«Senza ritocchi il sistema C è destinato a implodere»
Un presidente di club motiva la protesta Floriano Noto, patron del Catanzaro, lancia l’allarme «La defiscalizzazione una goccia nel mare, ma serve»
«V ede, quando parliamo del concetto di formazione, noi società di Serie C sappiamo di essere protagoniste in assoluto. Perché formiamo i giovani tecnici, tutti gli allenatori che vanno per la maggiore hanno fatto la loro prima palestra nella nostra categoria; formiamo anche i giovani arbitri, che ovviamente non possono essere ancora bravi, lo diventano con noi ma nel frattempo qualche errore lo commettono. Formiamo naturalmente i giovani calciatori, quelli che faranno le fortune proprie e delle squadre di categoria maggiore.
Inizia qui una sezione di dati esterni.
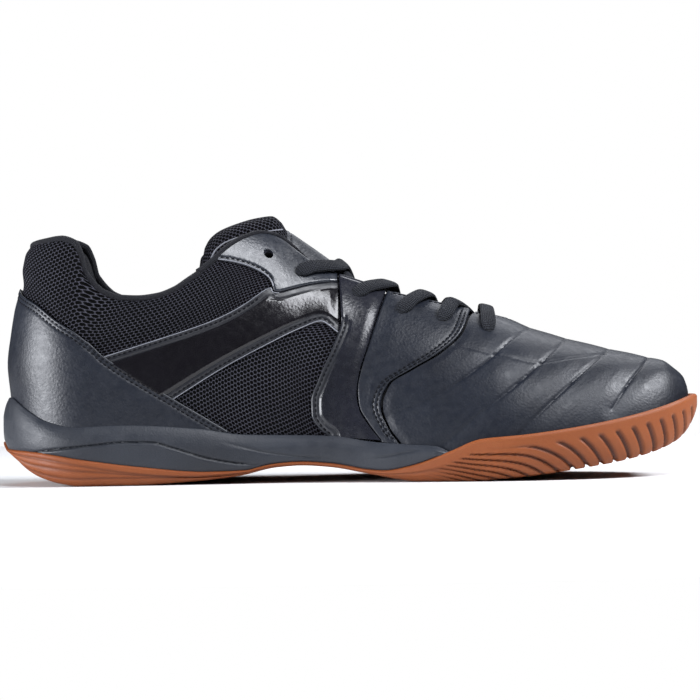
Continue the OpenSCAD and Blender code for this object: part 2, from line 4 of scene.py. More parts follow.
import bmesh
import bpy
import numpy as np
from mathutils import Matrix, Vector


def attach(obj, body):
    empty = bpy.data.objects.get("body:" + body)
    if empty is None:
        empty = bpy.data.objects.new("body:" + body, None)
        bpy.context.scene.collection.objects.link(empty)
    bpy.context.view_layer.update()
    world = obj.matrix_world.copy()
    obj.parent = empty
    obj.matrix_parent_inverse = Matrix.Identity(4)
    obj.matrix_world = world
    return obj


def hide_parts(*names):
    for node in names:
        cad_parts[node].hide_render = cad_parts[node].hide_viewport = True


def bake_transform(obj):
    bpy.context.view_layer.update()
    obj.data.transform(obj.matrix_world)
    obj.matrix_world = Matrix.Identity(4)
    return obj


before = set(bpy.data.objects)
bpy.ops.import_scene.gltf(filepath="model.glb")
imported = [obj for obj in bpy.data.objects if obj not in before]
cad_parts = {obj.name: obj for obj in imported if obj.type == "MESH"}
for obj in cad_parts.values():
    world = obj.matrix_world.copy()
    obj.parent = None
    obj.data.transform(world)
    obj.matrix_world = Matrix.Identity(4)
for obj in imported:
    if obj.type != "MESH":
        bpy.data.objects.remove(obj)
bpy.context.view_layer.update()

MM = 0.001
MEDIAL, LATERAL = -1, 1
SIDES = {"medial": MEDIAL, "lateral": LATERAL}

# ---------------------------------------------------------------- shape of the shoe, in mm

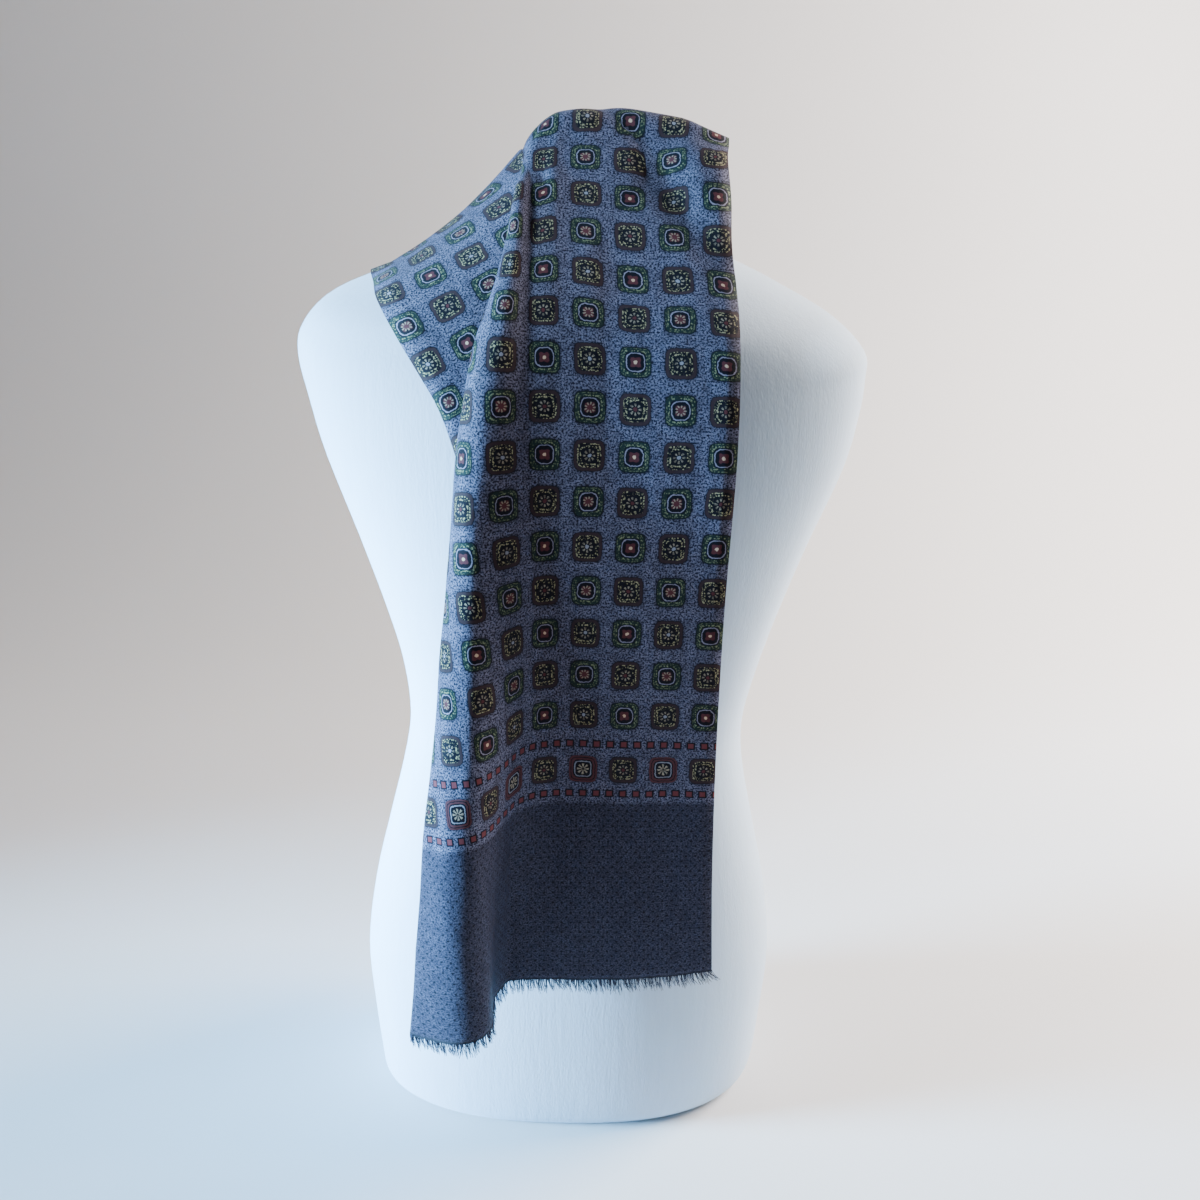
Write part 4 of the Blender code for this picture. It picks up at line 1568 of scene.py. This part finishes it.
@dataclass
class Fringe:
    """Loose threads left at a hem, in uneven clumps."""

    name: str
    node: str
    threads: int = 900
    clump_size: int = 5
    root_jitter: tuple[float, float] = (0.1, 0.9)
    segments: int = 5
    sides: int = 3
    length: float = 0.0104
    length_spread: float = 0.0017
    length_shares: tuple[float, float] = (0.8, 0.9)
    length_limits: tuple[float, float] = (0.35, 1.35)
    radius: float = 0.00034
    taper: float = 0.55
    twist: float = 1.2
    root_overlap: float = 0.0012
    lean: float = 0.0016
    flare: float = 0.006
    flare_power: float = 10.0
    bend_power: float = 1.6
    sway_along: tuple[float, float] = (0.0010, 0.0007)
    sway_out: tuple[float, float] = (0.0008, 0.0006)
    curl: float = 0.0004
    curl_turn: float = 1.5
    seed: int = 7
    piece: Union[bpy.types.Object, None] = field(default=None, init=False)

    def _strand(
        self,
        root: np.ndarray,
        along: np.ndarray,
        side: np.ndarray,
        size: float,
        drift: np.ndarray,
        curl: np.ndarray,
    ) -> list[np.ndarray]:
        """Points of one tapered thread with a slight twist.

        Args:
            root: Where the thread leaves the hem, in metres.
            along: Direction of the hem.
            side: Direction square to the hem.
            size: Length of the thread, in metres.
            drift: How far the tip stands aside.
            curl: How far the thread bows.

        Returns:
            Rings of points from the root to the tip.
        """
        points: list[np.ndarray] = []
        for step in range(self.segments + 1):
            share = step / self.segments
            drop = self.root_overlap - (size + self.root_overlap) * share
            centre = root + drift * share**self.bend_power + curl * math.sin(math.pi * share * self.curl_turn)
            centre = centre + np.array((0.0, 0.0, drop))
            radius = self.radius * (1.0 - self.taper * share)
            for corner in range(self.sides):
                turn = 2.0 * math.pi * corner / self.sides + self.twist * share
                points.append(centre + radius * (math.cos(turn) * along + math.sin(turn) * side))
        return points

    def _strand_faces(self, start: int) -> list[tuple[int, ...]]:
        """Faces of one thread with both ends closed.

        Args:
            start: Number of the thread's first vertex.

        Returns:
            Vertex numbers of each face.
        """
        sides = self.sides
        faces: list[tuple[int, ...]] = []
        for step in range(self.segments):
            for corner in range(sides):
                a = start + sides * step + corner
                b = start + sides * step + (corner + 1) % sides
                faces.append((a, a + sides, b + sides, b))
        end = start + sides * self.segments
        faces.append(tuple(range(start, start + sides)))
        faces.append(tuple(range(end + sides - 1, end - 1, -1)))
        return faces

    def build(self, line: np.ndarray) -> bpy.types.Object:
        """Hang the threads from a hem line.

        Args:
            line: Points of the hem, in metres.

        Returns:
            The fringe's object.
        """
        random = np.random.default_rng(self.seed)
        travelled = np.concatenate(([0.0], np.cumsum(np.linalg.norm(np.diff(line, axis=0), axis=1))))
        run = np.gradient(line, axis=0)
        run /= np.linalg.norm(run, axis=1, keepdims=True)
        shortest, longest = (limit * self.length for limit in self.length_limits)
        clump_count = self.threads // self.clump_size
        clumps = random.normal(0.0, 1.0, (clump_count + 1, 3))
        points: list[np.ndarray] = []
        faces: list[tuple[int, ...]] = []
        tones: list[tuple[float, float, float]] = []
        for number in range(self.threads):
            share = (number + random.uniform(*self.root_jitter)) / self.threads
            mark = share * travelled[-1]
            root = np.array([np.interp(mark, travelled, line[:, i]) for i in range(3)])
            along = np.array([np.interp(mark, travelled, run[:, i]) for i in range(3)])
            side = np.cross(along, (0.0, 0.0, 1.0))
            side /= np.linalg.norm(side)
            clump = clumps[int(share * clump_count)]
            uneven = self.length_shares[0] * clump[2] + self.length_shares[1] * random.normal()
            size = self.length + self.length_spread * uneven
            edge = abs(2.0 * share - 1.0) ** self.flare_power * self.flare * (1.0 if share < 0.5 else -1.0)
            drift = np.array((self.lean, 0.0, 0.0)) - along * edge
            drift = drift + along * (self.sway_along[0] * clump[0] + self.sway_along[1] * random.normal())
            drift = drift + side * (self.sway_out[0] * clump[1] + self.sway_out[1] * random.normal())
            curl = along * random.normal(0.0, self.curl) + side * random.normal(0.0, self.curl)
            tone = random.uniform(0.0, 1.0)
            faces.extend(self._strand_faces(len(points)))
            points.extend(self._strand(root, along, side, max(shortest, min(size, longest)), drift, curl))
            for step in range(self.segments + 1):
                tones.extend([(tone, step / self.segments, 0.0)] * self.sides)
        self.piece = new_piece(self.name, np.array(points), faces)
        add_attribute(self.piece, "thread_tone", np.array(tones))
        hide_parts(self.node)
        return self.piece

    def dress(self, material: bpy.types.Material) -> None:
        """Colour the threads with the shared material and log their size."""
        self.piece.data.materials.append(material)
        report(self.piece)


# Studio.

def add_lamp(data: bpy.types.Light, power: float, colour: Colour, place: Point, target: Point) -> None:
    """Hang a light at a place, aimed at a target.

    Args:
        data: The light, already shaped.
        power: Power in watts.
        colour: Colour of its light.
        place: Where it hangs, in metres.
        target: Point that it is aimed at.
    """
    data.energy = power
    data.color = colour
    lamp = bpy.data.objects.new(data.name, data)
    aim = (Vector(target) - Vector(place)).to_track_quat("-Z", "Y")
    lamp.matrix_world = Matrix.Translation(place) @ aim.to_matrix().to_4x4()
    bpy.context.scene.collection.objects.link(lamp)


@dataclass(frozen=True)
class AreaLight:
    """One soft box."""

    name: str
    place: Point
    target: Point
    size: tuple[float, float]
    power: float
    colour: Colour

    def build(self) -> None:
        """Add the light to the scene."""
        data = bpy.data.lights.new(self.name, "AREA")
        data.shape = "RECTANGLE"
        data.size, data.size_y = self.size
        add_lamp(data, self.power, self.colour, self.place, self.target)


@dataclass(frozen=True)
class SpotLight:
    """One shaded lamp that reaches little beyond the object."""

    name: str
    place: Point
    target: Point
    radius: float
    angle: float
    power: float
    colour: Colour
    softness: float = 0.5

    def build(self) -> None:
        """Add the light to the scene."""
        data = bpy.data.lights.new(self.name, "SPOT")
        data.shadow_soft_size = self.radius
        data.spot_size = math.radians(self.angle)
        data.spot_blend = self.softness
        add_lamp(data, self.power, self.colour, self.place, self.target)


@dataclass
class Studio:
    """Pale floor that sweeps up behind, soft lights and the camera."""

    camera_place: Point = (0.019, -0.872, 0.796)
    pitch: float = 20.0
    roll: float = 1.37
    focal: float = 1089.0
    image: float = 1200.0
    sensor: float = 36.0
    floor_half: float = 4.0
    wall_y: float = 1.6
    wall_height: float = 4.0
    bend: float = 0.9
    bend_steps: int = 12
    world_colour: Colour = (0.82, 0.90, 0.96)
    world_strength: float = 0.115
    lights: tuple[Union[AreaLight, SpotLight], ...] = (
        SpotLight(
            "window_low", place=(-2.3, -0.36, 0.45), target=(0.0, -0.08, 0.20),
            radius=0.30, angle=25.0, power=3000.0, colour=(0.32, 0.65, 1.0),
        ),
        SpotLight(
            "window_middle", place=(-2.3, -0.30, 0.80), target=(0.0, -0.06, 0.58),
            radius=0.28, angle=19.0, power=1300.0, colour=(0.29, 0.65, 1.0),
        ),
        SpotLight(
            "window_high", place=(-1.5, -0.66, 1.80), target=(0.03, -0.03, 0.72),
            radius=0.26, angle=20.0, power=310.0, colour=(0.58, 0.80, 1.0),
        ),
        AreaLight(
            "right_fill", place=(1.8, 0.66, 1.40), target=(0.05, 0.0, 0.55),
            size=(1.1, 1.2), power=188.0, colour=(1.0, 0.89, 0.82),
        ),
    )

    def build(self) -> None:
        """Add the sweep, the world, the lights and the camera."""
        self._sweep()
        world = bpy.data.worlds.new("studio")
        world.use_nodes = True
        background = world.node_tree.nodes["Background"]
        background.inputs[0].default_value = (*self.world_colour, 1.0)
        background.inputs[1].default_value = self.world_strength
        bpy.context.scene.world = world
        for light in self.lights:
            light.build()
        self._camera()

    def _sweep(self) -> None:
        """Floor and backdrop in one curved sheet."""
        profile = [(-self.floor_half, 0.0)]
        for step in range(self.bend_steps + 1):
            turn = 0.5 * math.pi * step / self.bend_steps
            reach = self.wall_y - self.bend + self.bend * math.sin(turn)
            profile.append((reach, self.bend * (1.0 - math.cos(turn))))
        profile.append((self.wall_y, self.wall_height))
        points = [(x, y, z) for y, z in profile for x in (-self.floor_half, self.floor_half)]
        faces = [(2 * i, 2 * i + 1, 2 * i + 3, 2 * i + 2) for i in range(len(profile) - 1)]
        sweep = new_object("sweep", points, faces)
        sweep.data.materials.append(FloorFinish().make())

    def _camera(self) -> None:
        """Camera at the height, tilt and field of view that the photograph was taken with."""
        data = bpy.data.cameras.new("camera")
        data.sensor_width = self.sensor
        data.lens = self.sensor * self.focal / self.image
        camera = bpy.data.objects.new("camera", data)
        tilt = Matrix.Rotation(math.radians(90.0 - self.pitch), 4, "X")
        roll = Matrix.Rotation(math.radians(self.roll), 4, "Z")
        camera.matrix_world = Matrix.Translation(self.camera_place) @ tilt @ roll
        bpy.context.scene.collection.objects.link(camera)
        bpy.context.scene.camera = camera


def plain(box: Sequence[Sequence[float]]) -> list[list[float]]:
    """Turn a box's lowest and highest corner into plain lists of numbers."""
    return [[float(value) for value in corner] for corner in box]


def main() -> None:
    """Build the studio, the form, the scarf and its fringes."""
    logging.basicConfig(level=logging.INFO, format="%(message)s")
    Studio().build()
    form = DressForm()
    form.build()
    form.dress()
    scarf = Scarf()
    scarf.build(form.tree())
    scarf.dress()
    thread = ThreadFinish().make()
    fringes = (
        Fringe("front_threads", "fringe_front"),
        Fringe("back_threads", "fringe_back", threads=740, lean=0.0, seed=11),
    )
    for fringe, line in zip(fringes, (scarf.middle[0], scarf.middle[-1])):
        fringe.build(line)
        fringe.dress(thread)
    bpy.context.view_layer.update()


if __name__ == "__main__":
    main()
Tutto questo, però, ha dei costi che si abbattono interamente sulle nostre società. E allora, se non c’è neanche una piccola mano di aiuto persino irrisoria nel complesso di un budget decisamente elevato, la sola opzione che rimane in mano è fermarsi». Floriano Noto, presidente del Catanzaro al terzo anno di conduzione societaria, spiega nel dettaglio le ragioni dell’unanime grido di allarme lanciato dalla Serie C sulla defiscalizzazione. Le risposte non sono più differibili.
Due elementi, fra quelli che Noto trae dalla sua esperienza personale, fanno riflettere. E sono elementi comuni, la cui entità varia minimente in ragione del bacino di utenza e delle dimensioni del club. Spiega Noto: «Un giocatore che pago 100mila euro all’anno, fra tasse e contribuzioni varie in realtà mi costa 230mila euro. Sì, ha capito bene: 230mila euro e questa differenza va applicata per tutti i giocatori della rosa. Altro numero. Oggi noi giochiamo in Coppa Italia (contro il Catania, ndr), sa quando viene a costare questa partita assegnandole un valore singolo nel quadro dell’intera stagione? Dividendo il budget per il numero complessivo di gare di un anno, ci costa 350mila euro. E altrettanti ne costa ai nostri rivali odierni, per dimensione e bacino di utenza. Lei capisce che di questo passo, il sistema può soltanto implodere».
NON BASTA ANCORA. Tasse, solo tasse. «Siamo tenuti a pagare l’Irap, che dovrebbe essere una imposta sui contratti a tempo indeterminato, su rapporti di lavoro che però nel nostro caso possono essere soltanto temporanei, con maggiorazioni che costano. Di più. I contributi previdenziali fino a 100mila euro di ingaggio prevedono il 30%, oltre quella cifra la percentuale contributiva scende intorno allo 0,5%. Sembra quasi un incentivo a pagare di più. Ma che senso ha tutto questo? Si impone a una società di C una tassazione che nella stessa misura netta in Serie A è collegata a contratti milionari».
Insomma, le ragioni per protestare ci sono. «Ciò che vorremmo arrivasse all’esterno è che alla fine con la defiscalizzazione chiediamo un segnale. Perché il risparmio di 240mila euro massimi all’anno da riversare esclusivamente nelle strutture formative, e nella formazione calcistica, al cospetto di perdite che - parlando del mio caso a Catanzaro - sfiorano i due milioni e mezzo annui, è proprio un segnale, non una ciambella di salvataggio».
Il rischio è che lo stop dichiarato per il prossimo turno, diventi l’ultima fermata prima di vedere il futuro di tante società di Serie C entrare in una terra di nessuno. Il presidente del Catanzaro sintetizza ancora lo spauracchio: «Se non si metterà mano a una riforma complessiva il sistema imploderà, e questo non farà bene a nessuno. Non alla passione di milioni di tifosi delle squadre di C, ma nemmeno ai campionati maggiori che dovranno trovare altri palcoscenici per allevare i nuovi talenti».